Nvidia's datacenter systems add pressure on LPDDR supply - the Vera Rubin NVL72 alone requires 54TB of LPDDR5X per rack.

What This Means For Edge Deployments

Enterprise teams running Kubernetes edge nodes on Pi clusters face immediate budget impacts. A 10-node K3s cluster using Pi 5 8GB units now costs $1,250 versus $800 six months ago - a 56% increase.

The pricing shift narrows Pi's advantage over x86 alternatives. A fully-kitted Pi 5 8GB (with case, power, storage) now approaches mini PC territory at $160-180, though power consumption still favors Pi for battery-powered edge applications.

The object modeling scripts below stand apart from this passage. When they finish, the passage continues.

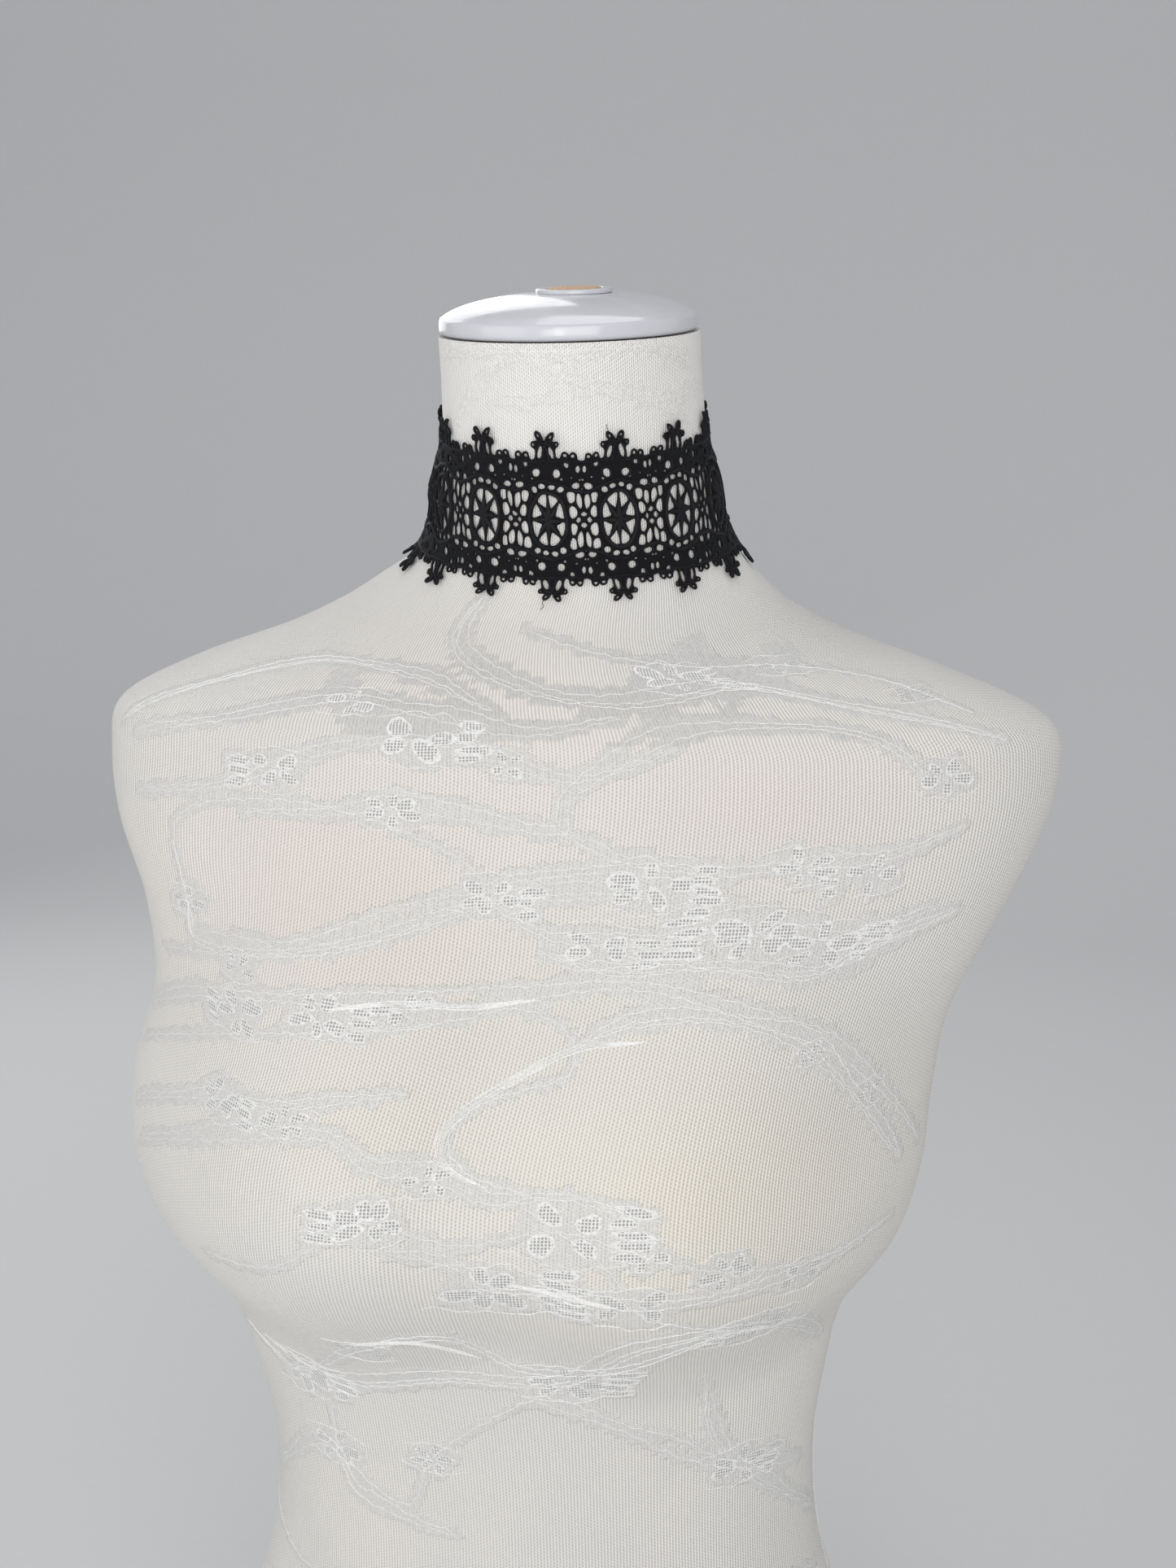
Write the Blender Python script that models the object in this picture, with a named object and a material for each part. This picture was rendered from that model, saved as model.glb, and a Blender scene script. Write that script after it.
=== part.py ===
"""Black guipure lace choker, closed round the neck of a white limbless dress form.

Metres, +Z up. The form faces -Y and stands on the plane Z = 0, with +X at the viewer's right.
The lace is charted flat in millimetres, with the middle of a wheel at 0, 0, and is then laid
round the neck: across the chart is along the neck, up the chart is up the neck.
"""

import math
from collections import namedtuple

import bmesh
import bpy
import numpy as np
from mathutils import Matrix, Vector
from mathutils.geometry import delaunay_2d_cdt

MM = 0.001

# Dress form
FORM_SIDES = 48
BUST_REACH = 0.037
BUST_APART = 0.073
BUST_MIDDLE = -0.014
BUST_HEIGHT = 0.360
BUST_SPREAD = 0.102
BUST_RISE = 0.135
BUST_DROP = 0.088
Section = namedtuple("Section", "height half_width front back centre aside tilt")
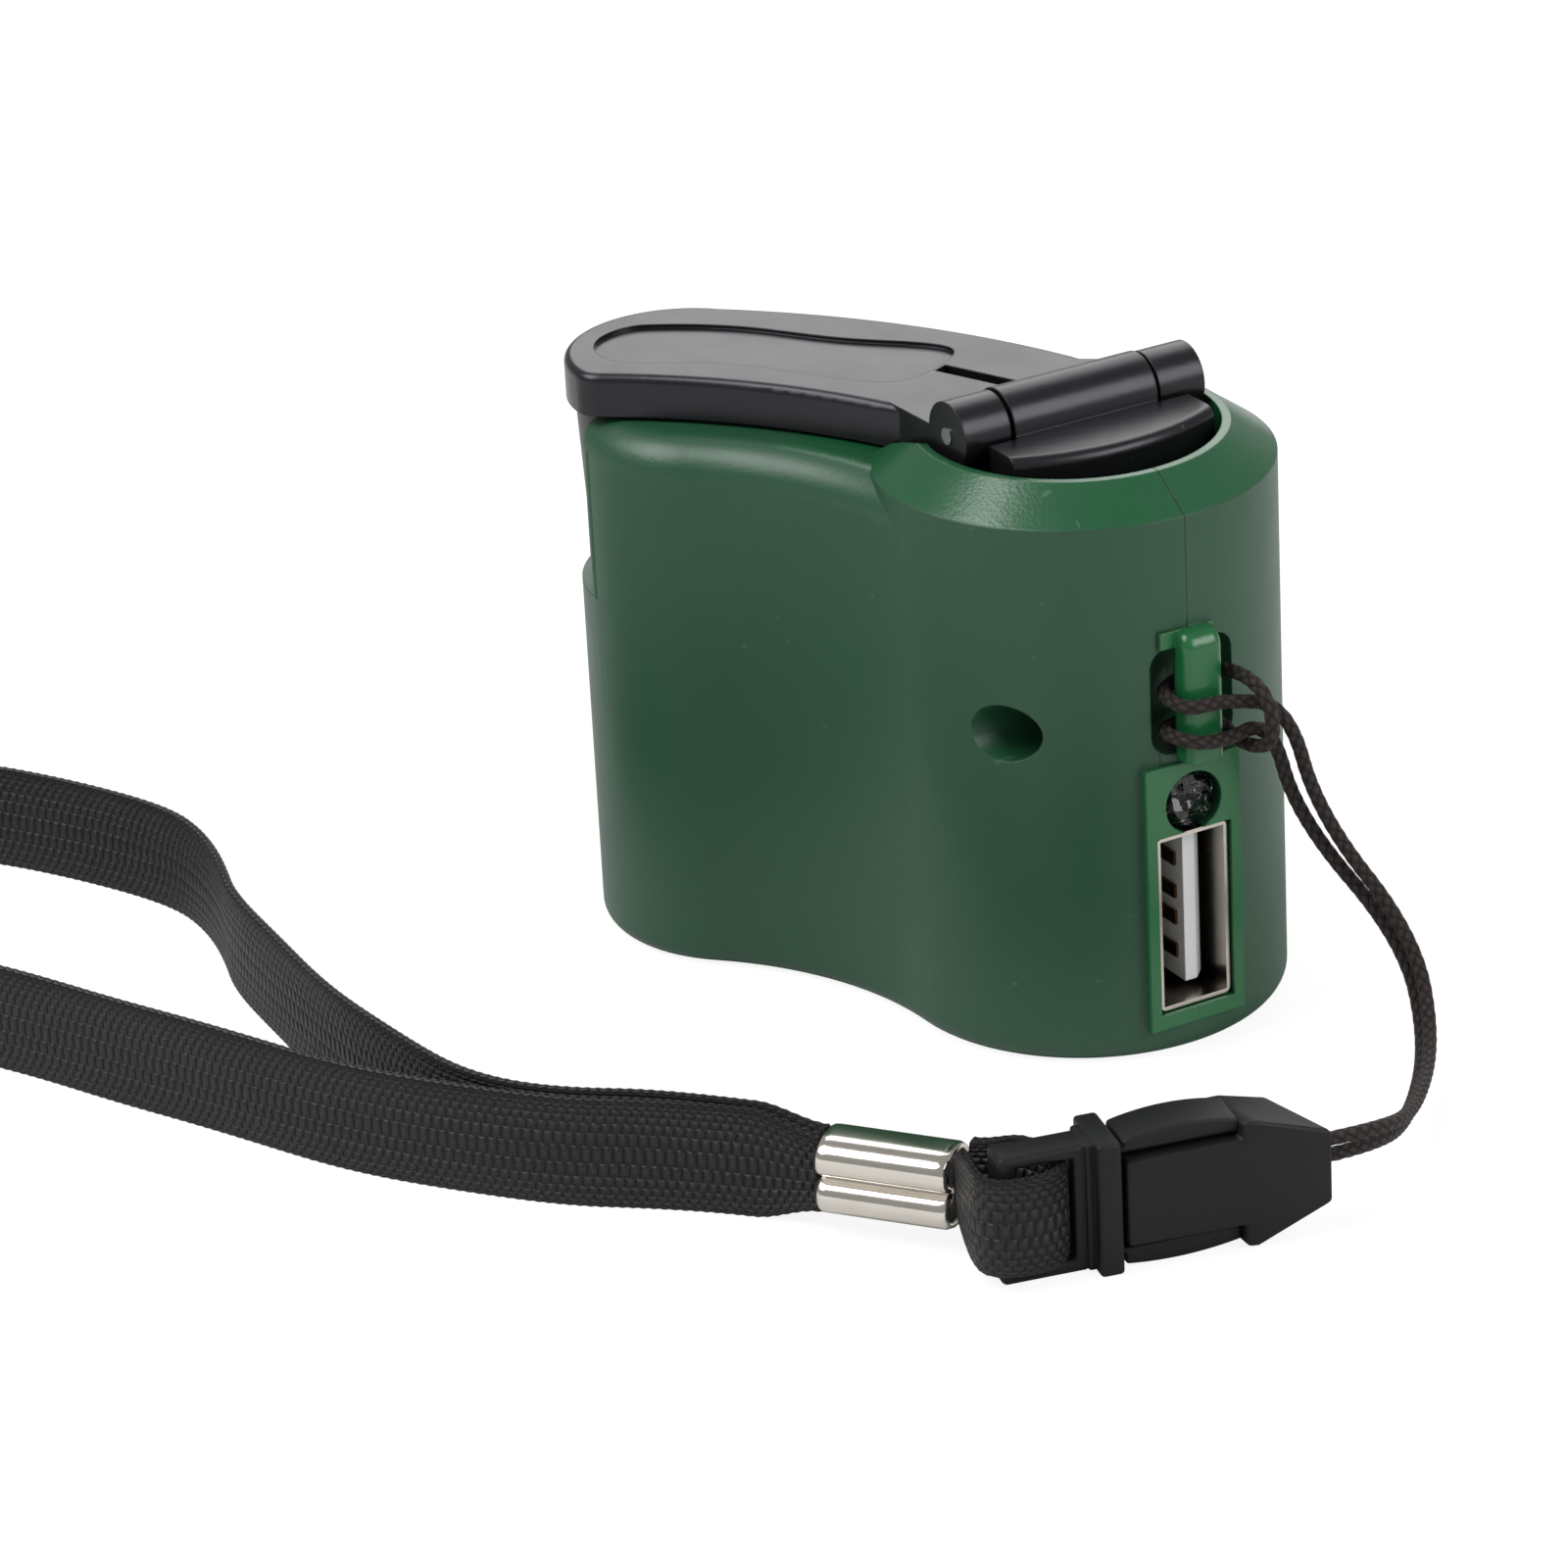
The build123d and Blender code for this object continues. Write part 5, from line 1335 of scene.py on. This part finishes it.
class CHARGER_PT_sidebar(bpy.types.Panel):
    """Lists the charger's pieces, sizes and colours"""

    bl_label = "Hand Crank Charger"
    bl_idname = "CHARGER_PT_sidebar"
    bl_space_type = "VIEW_3D"
    bl_region_type = "UI"
    bl_category = "Charger"

    def draw(self, context):
        layout = self.layout
        for group in (context.scene.charger_sizes, context.scene.charger_colours):
            box = layout.box()
            for name in group.bl_rna.properties.keys():
                if name not in ("rna_type", "name"):
                    box.prop(group, name)
        for operator in OPERATORS:
            layout.operator(operator.bl_idname)


EFFECTS = (
    build_mottle, build_grain, build_scratches, build_dust, build_brushed, build_weave,
    build_braid,
)
OPERATORS = (
    CHARGER_OT_camera, CHARGER_OT_lanyard_cord, CHARGER_OT_wrist_strap, CHARGER_OT_webbing_loop,
    CHARGER_OT_ferrule, CHARGER_OT_buckle, CHARGER_OT_declare_lanyard, CHARGER_OT_casing,
    CHARGER_OT_crank, CHARGER_OT_knob, CHARGER_OT_socket, CHARGER_OT_light,
    CHARGER_OT_fasteners, CHARGER_OT_gears, CHARGER_OT_generator, CHARGER_OT_electronics,
    CHARGER_OT_stage,
)
CLASSES = (ChargerSizes, ChargerColours, *OPERATORS, CHARGER_PT_sidebar)


def register():
    for cls in CLASSES:
        bpy.utils.register_class(cls)
    bpy.types.Scene.charger_sizes = PointerProperty(type=ChargerSizes)
    bpy.types.Scene.charger_colours = PointerProperty(type=ChargerColours)


def unregister():
    del bpy.types.Scene.charger_colours
    del bpy.types.Scene.charger_sizes
    for cls in reversed(CLASSES):
        bpy.utils.unregister_class(cls)


def main():
    register()
    for build_effect in EFFECTS:
        build_effect()
    bpy.ops.charger.camera()
    bpy.ops.charger.lanyard_cord()
    bpy.ops.charger.wrist_strap()
    bpy.ops.charger.webbing_loop()
    bpy.ops.charger.ferrule()
    bpy.ops.charger.buckle()
    bpy.ops.charger.declare_lanyard()
    bpy.ops.charger.casing()
    bpy.ops.charger.crank()
    bpy.ops.charger.knob()
    bpy.ops.charger.socket()
    bpy.ops.charger.light()
    bpy.ops.charger.fasteners()
    bpy.ops.charger.gears()
    bpy.ops.charger.generator()
    bpy.ops.charger.electronics()
    bpy.ops.charger.stage()
    with open("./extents.json", "w") as report:
        boxes = {"cad": CAD_BOX, "visual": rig.bounds()}
        plain = {name: [list(corner) for corner in box] for name, box in boxes.items()}
        json.dump(plain, report)


if __name__ == "__main__":
    main()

Alternatives Worth Evaluating

Orange Pi 5 variants remain cheaper but lack Pi's ecosystem maturity and arm64 Docker support consistency. For machine learning inference at the edge, used Intel NUCs or Lenovo ThinkCentre Tiny systems offer better performance per dollar if power budgets allow.

Upton calls the shortage temporary, expecting reversal as HBM production matures and regular DRAM capacity returns. History suggests 6-12 months before fab rebalancing takes effect.

The real question: at these prices, does Raspberry Pi still make sense for production edge deployments, or is this the push enterprise teams needed to re-evaluate their hardware strategy?